Researchers identified the gene responsible for cleft palates and cleft lips in humans and dogs.
Scientists noticed the link between the conditions (which form during pregnancy) and the ADAMTS20 gene while looking at gene mutations in canines, the American Society of Human Genetics reported.
"These results have potential implications for both human and animal health, by improving our understanding of what causes these birth defects in both species," said Zena Wolf, a graduate student at the University of California, Davis School of Veterinary Medicine.
Since purebred dogs breed only with each other there is less genetic variation, making it easier to identify gene mutations linked to certain conditions. In the past researchers had linked mutations in dogs' DLX5 and DLX6 genes, which are responsible for head and face development in 12 of 22 cases of cleft palate.
The researchers conducted a genome-wide association study (GWAS) that compared the genes of dogs with cleft lips or palates to those without the condition.
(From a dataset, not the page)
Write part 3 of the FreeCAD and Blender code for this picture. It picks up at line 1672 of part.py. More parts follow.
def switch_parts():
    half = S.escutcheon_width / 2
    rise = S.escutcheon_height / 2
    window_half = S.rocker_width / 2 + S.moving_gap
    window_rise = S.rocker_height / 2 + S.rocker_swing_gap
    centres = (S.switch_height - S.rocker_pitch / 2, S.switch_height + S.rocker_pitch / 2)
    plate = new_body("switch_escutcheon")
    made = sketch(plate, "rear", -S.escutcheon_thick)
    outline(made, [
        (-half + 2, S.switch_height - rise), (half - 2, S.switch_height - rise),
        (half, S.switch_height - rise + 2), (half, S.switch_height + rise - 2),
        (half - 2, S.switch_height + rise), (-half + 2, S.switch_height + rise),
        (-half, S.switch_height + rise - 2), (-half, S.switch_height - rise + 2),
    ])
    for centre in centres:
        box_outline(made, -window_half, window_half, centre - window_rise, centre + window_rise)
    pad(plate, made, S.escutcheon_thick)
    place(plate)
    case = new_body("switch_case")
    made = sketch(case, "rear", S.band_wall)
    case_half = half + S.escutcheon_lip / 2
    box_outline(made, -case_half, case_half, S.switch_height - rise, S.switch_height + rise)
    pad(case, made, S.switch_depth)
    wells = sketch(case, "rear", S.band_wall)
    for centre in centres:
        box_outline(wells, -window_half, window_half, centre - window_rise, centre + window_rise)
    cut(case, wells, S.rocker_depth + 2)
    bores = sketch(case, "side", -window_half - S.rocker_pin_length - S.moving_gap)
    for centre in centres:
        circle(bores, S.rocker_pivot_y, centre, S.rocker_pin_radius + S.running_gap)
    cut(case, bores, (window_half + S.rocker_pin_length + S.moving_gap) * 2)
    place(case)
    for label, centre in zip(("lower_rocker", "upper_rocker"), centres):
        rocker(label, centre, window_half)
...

This method allowed the researchers to pinpoint the mutation in the gene ADAMTS20 to cleft birth defects; the mutation caused the protein in encodes to be shortened by 75 percent. Similar GWAS results in humans suggest mutations in the ADAMTS20 human gene may also be the cause of cleft lips and palates.
“Cleft lip and cleft palate are complex conditions in people, and the canine model offers a simpler approach to study them,” Wolf said. “Not only does this research help people, but it helps dogs, too."
The findings were published Oct. 19 in the American Society of Human Genetics (ASHG) 2014 Annual Meeting in San Diego.